Do I get overtime after 8 hours or only after 40 in a week?

Both can apply in California. You usually earn overtime after 8 hours in a day and 40 in a week, plus double time after 12 in a day. If your week includes a seventh consecutive day of work, special rules apply for that day.d

How do bonuses change my overtime rate?

Most nondiscretionary bonuses (production, attendance, incentive) must be included in the regular rate used to calculate overtime. Employers should adjust the overtime rate in the period the bonus is paid so the math reflects those extra dollars.

I worked through lunch and my timecard shows a 30-minute meal. What should I do?
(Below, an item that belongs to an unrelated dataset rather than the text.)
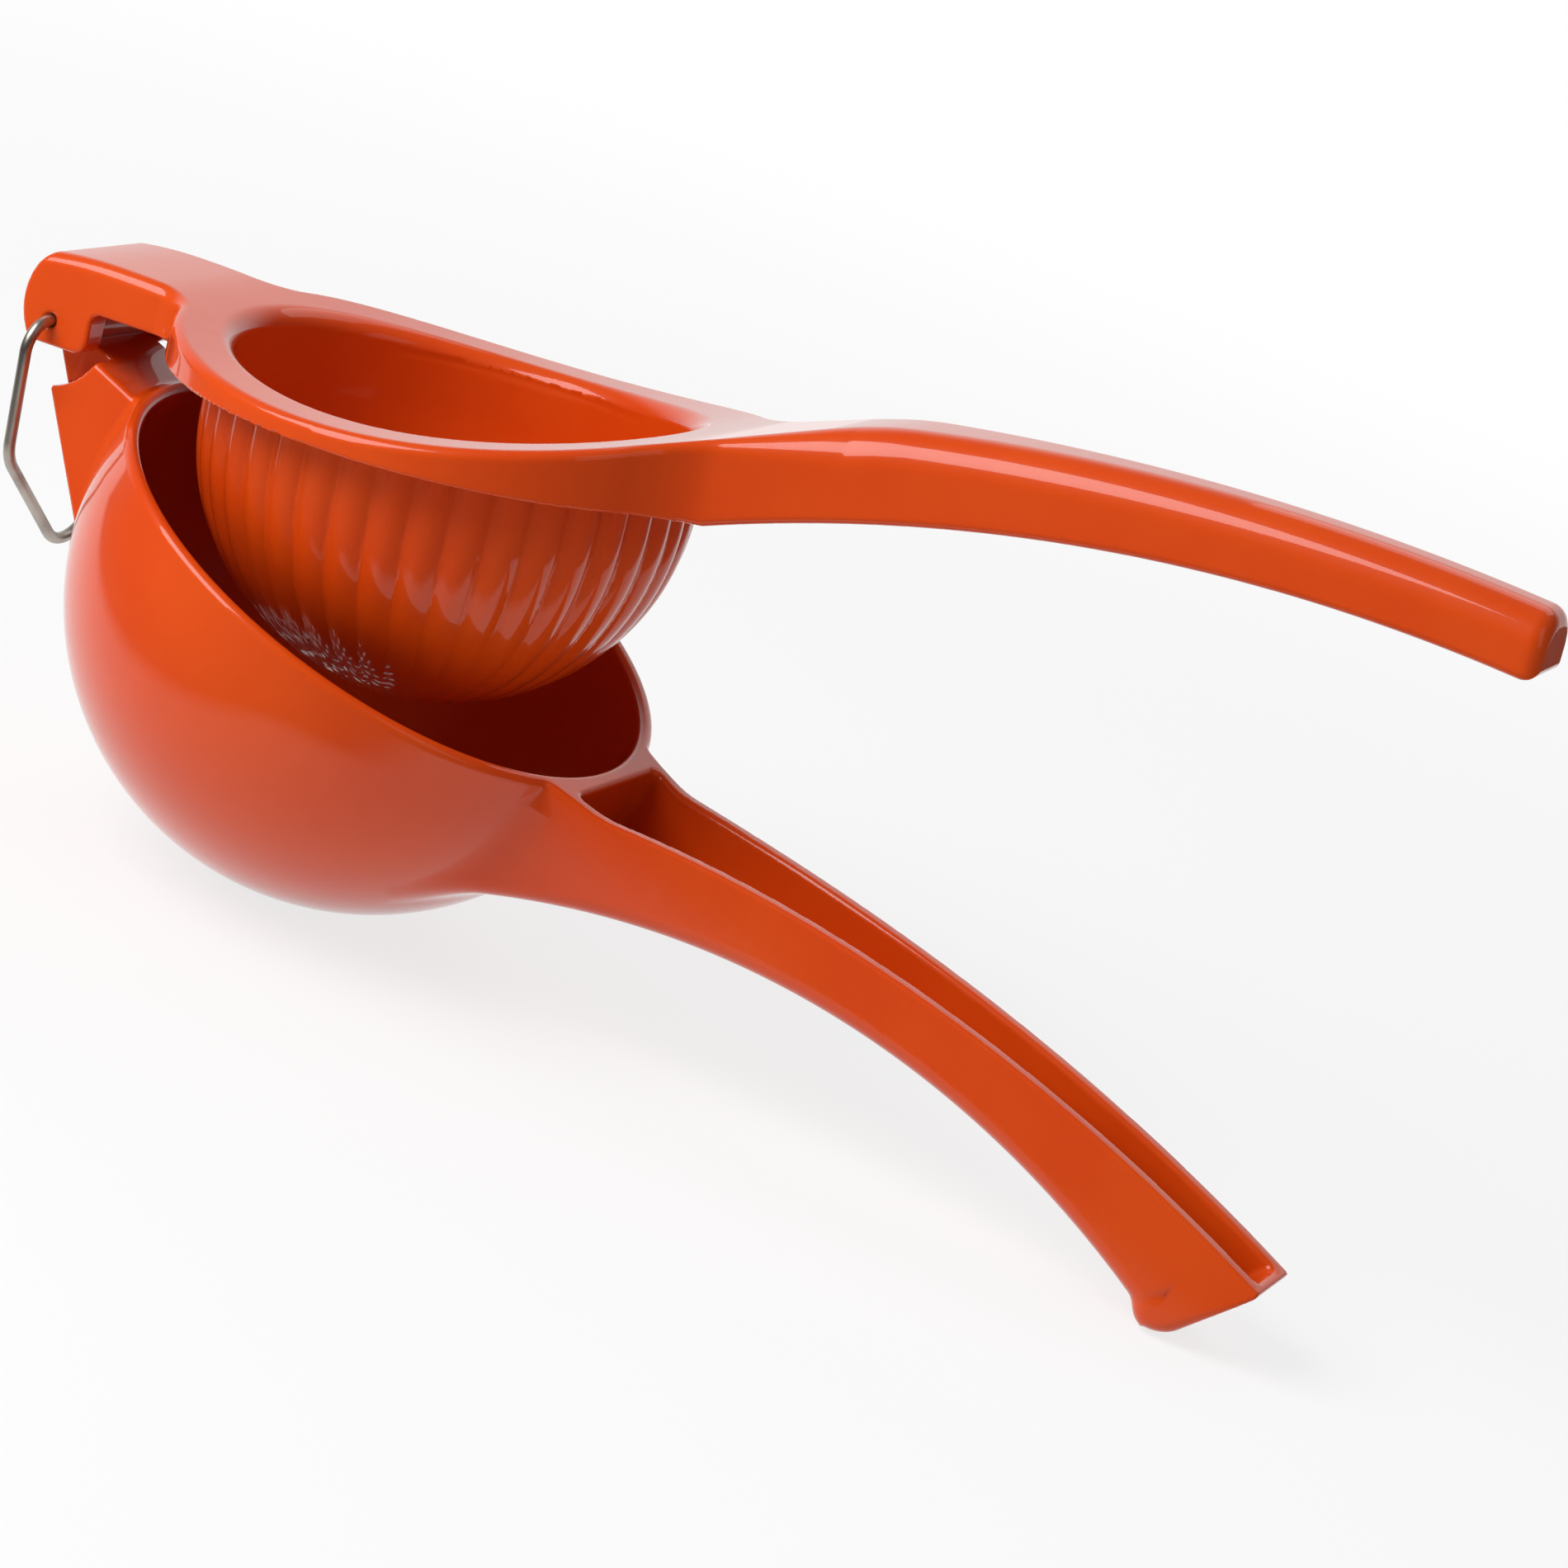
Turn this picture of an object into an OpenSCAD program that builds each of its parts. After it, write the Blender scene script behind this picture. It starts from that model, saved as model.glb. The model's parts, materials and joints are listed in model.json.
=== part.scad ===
// Hinged citrus squeezer: a strainer bowl on a channelled handle, a ribbed press cup on a
// rounded handle, and a wire bail whose ends are the hinge pin.
// The castings are drawn in the bowl's own frame: the origin is the centre of the bowl's rim,
// +X runs towards the handle ends and +Z stands up from the rim. place() then tips the
// squeezer until it stands on the bowl and on the heel of the lower handle.

/* [Bowl] */
// Outer radius of the strainer bowl
bowl_r = 45.5; // [43:0.5:49]
// Wall of the strainer bowl
bowl_wall = 2.4; // [2:0.1:3]
// Straight collar between the half ball and the rim
bowl_collar = 6.2; // [4:0.2:8]

/* [Juice slots] */
// Width of a juice slot
slot_w = 2.2; // [1.6:0.1:2.6]
// Length of a juice slot, seen from below
slot_l = 5; // [4:0.5:6]
// Radius of the outermost ring of slots, at the middle of the slots
slot_ring_r = 17.5; // [16:0.5:18.5]
// Distance from one ring of slots to the next
slot_ring_step = 7.5; // [7:0.5:8.5]
// Distance along a ring from one slot to the next
slot_pitch = 6.7; // [5.5:0.1:9]
// Diameter of the hole in the middle of the bowl
middle_hole_d = 3.1; // [2.5:0.1:4]

/* [Hinge] */
// Distance from the outside of the bowl back to the hinge axis
hinge_reach = 17; // [15:0.5:20]
// Depth of the hinge axis below the bowl's rim
hinge_drop = 2; // [1:0.5:3]
// Width of the hinge, over both ears
hinge_w = 26.6; // [24:0.2:30]
// Width of one ear of the upper casting
ear_w = 4.7; // [4:0.1:6]
// Side clearance between the knuckle and an ear
ear_gap = 0.4; // [0.3:0.1:0.6]
// Radius of the knuckle of the lower casting
knuckle_r = 4.9; // [4:0.1:5]
// Radial clearance of everything that swings about the hinge axis
swing_gap = 0.5; // [0.4:0.1:1]
// Radius of the back of the ears
ear_back_r = 10.6; // [10:0.1:11.5]
// How far the ears reach behind the hinge axis
ear_rear = 5.2; // [4.8:0.1:5.6]
// Height of the ears' rearmost line above the hinge axis
ear_rear_rise = 2.6; // [2:0.1:3]
// How far the ears reach below the hinge axis
ear_foot = 3.6; // [3:0.1:4]
// How far the ear feet reach in front of the hinge axis
ear_toe = 6.8; // [6:0.1:7.5]
// Corner radius of the ear feet
ear_toe_r = 2.2; // [1.5:0.1:2.6]
// Height of the hinge block above the hinge axis
block_h = 10.7; // [10:0.1:12]
// Radius of the hinge block's crowned top
crown_r = 70; // [50:5:100]
// Distance of the crown's highest line in front of the hinge axis
crown_x = 8; // [6:0.5:10]
// How far the hinge block's underside lies above the flange's
block_step = 0.3; // [0.2:0.1:0.6]
// Height of the pocket's flat roof behind the hinge axis
pocket_roof = 3.3; // [3:0.1:4]
// Radius of the scoops in the lug's cheeks, about the hinge axis
scoop_r = 9.6; // [9:0.1:10.4]
// Slope of the back of the lug, in degrees below the rim plane
lug_slope = 42; // [38:1:46]
// Distance of that slope behind the hinge axis
lug_back = 2.2; // [1.8:0.1:2.8]
// Distance along that slope from the hinge axis to the knuckle's underside
lug_waist = 1; // [0.6:0.1:1.4]

/* [Press cup] */
// Space left for the peel between the cup and the bowl
peel_gap = 6.2; // [5:0.2:8]
// Depth of the centre of the cup's half ball below the rim plane
cup_drop = 5.1; // [4:0.1:6.5]
// Wall of the cup between the ribs
cup_wall = 2.2; // [1.8:0.1:2.8]
// Number of ribs round the cup
rib_count = 40; // [30:2:42]
// Height of a rib at the widest part of the cup
rib_rise = 0.9; // [0.6:0.1:1]
// Angle by which the ribs are turned about the cup's axis
rib_turn = 2; // [0:0.5:9]

/* [Flange] */
// Distance of the flange's edge inside the outside of the bowl
flange_step = 1.3; // [0.5:0.1:2]
// Forward shift of the flange's edge
flange_shift = 0.9; // [0:0.1:1.2]
// Gap between the flange and the bowl's rim when the squeezer is shut
shut_gap = 0.7; // [0.5:0.1:1.2]
// Thickness of the flange where it is thinnest
flange_t = 3.3; // [2.8:0.1:4.5]
// Radius of the flange's saddle-shaped top
saddle_r = 150; // [130:5:200]
// Distance of the saddle's lowest line behind the cup's axis
saddle_back = 5.5; // [3:0.5:8]
// Rounding of the flange's outer edge
edge_round = 1.6; // [1:0.1:2]
// Rounding of the cup's mouth
mouth_round = 2.6; // [2:0.1:3.2]
// Chamfer of the flange's lower edge
under_bevel = 0.4; // [0.2:0.1:0.8]

/* [Handles] */
// Reach of the handles beyond the bowl
handle_l = 120; // [110:1:130]
// Half width of the handles near their ends
grip_half_w = 6.5; // [6:0.1:8]
// Extra half width where a handle leaves the bowl
root_flare = 9.1; // [7:0.1:10]
// Length over which that extra width falls away
taper_l = 31; // [26:1:36]
// Wall of both handles beside their channels
handle_wall = 2.8; // [2.4:0.1:3.4]

/* [Lower handle] */
// Crest of the lower handle's top edge, beyond the bowl
low_top_x = 93.5; // [88:0.5:100]
// Height of that crest above the rim
low_top_z = 13.2; // [12:0.1:14]
// Radius of the top edge
low_top_r = 298; // [280:2:320]
// Crest of the lower handle's underside, beyond the bowl
low_under_x = 74.5; // [70:0.5:78]
// Height of that crest above the rim
low_under_z = 1.3; // [0:0.1:2]
// Radius of the underside
low_under_r = 140; // [130:1:150]
// Floor below the lower channel
floor_t = 2.8; // [2.4:0.1:3.6]
// Rounding of the lower handle's bottom edges
low_round = 3; // [2:0.1:3.5]
// Rounding of the lower handle's top edges
low_edge_round = 0.8; // [0.5:0.1:1]
// Blunt tip at the end of the lower handle
low_tip = 0.4; // [0.3:0.1:0.8]
// Distance from the end of the handle back to the heel
heel_back = 10.2; // [9:0.1:12]
// Radius of the heel
heel_r = 3.8; // [3:0.1:4.5]
// How far the heel stands below the underside
heel_drop = 1.4; // [1:0.1:2.2]
// Web between the bowl's wall and the lower channel
root_web = 2.9; // [2:0.1:4]

/* [Upper handle] */
// Crest of the upper handle's underside, beyond the bowl
up_under_x = 92.5; // [88:0.5:98]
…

Email your manager and payroll with the date and shift, explain the missed or short meal, and ask for a meal-premium and a correction to the record. Keep your own notes and a copy of the timecard in case the system later “auto-fixes” the punch.

Can my employer round my time punches?

Rounding that shaves minutes off actual work or masks late/short meals is risky in California. The safer approach is to record exact times and pay for all minutes worked. If you see rounded entries that don’t match reality, save copies and ask for a correction.

I’m labeled “exempt,” but I don’t supervise and my tasks are routine. Am I really exempt?

Maybe not. Exemption depends on your job duties and compensation, not the job title. If your work is standardized and production-oriented, you may be non-exempt and owed overtime and breaks—even if you’re salaried.

I’m called an independent contractor, but I do the same work as employees. Does the ABC test apply?

Likely yes. If your work is part of the company’s usual business, the label “contractor” may not hold under the ABC test. That can mean you’re entitled to wage protections such as overtime and meal/rest premiums.

My final paycheck was late and seems short. What’s the smart next step?

Ask payroll for a final-pay audit showing hours, rates, premiums, and reimbursements. If a correction doesn’t arrive quickly, save your timecards and stubs and consider a consult to evaluate waiting time penalties and any unpaid wages.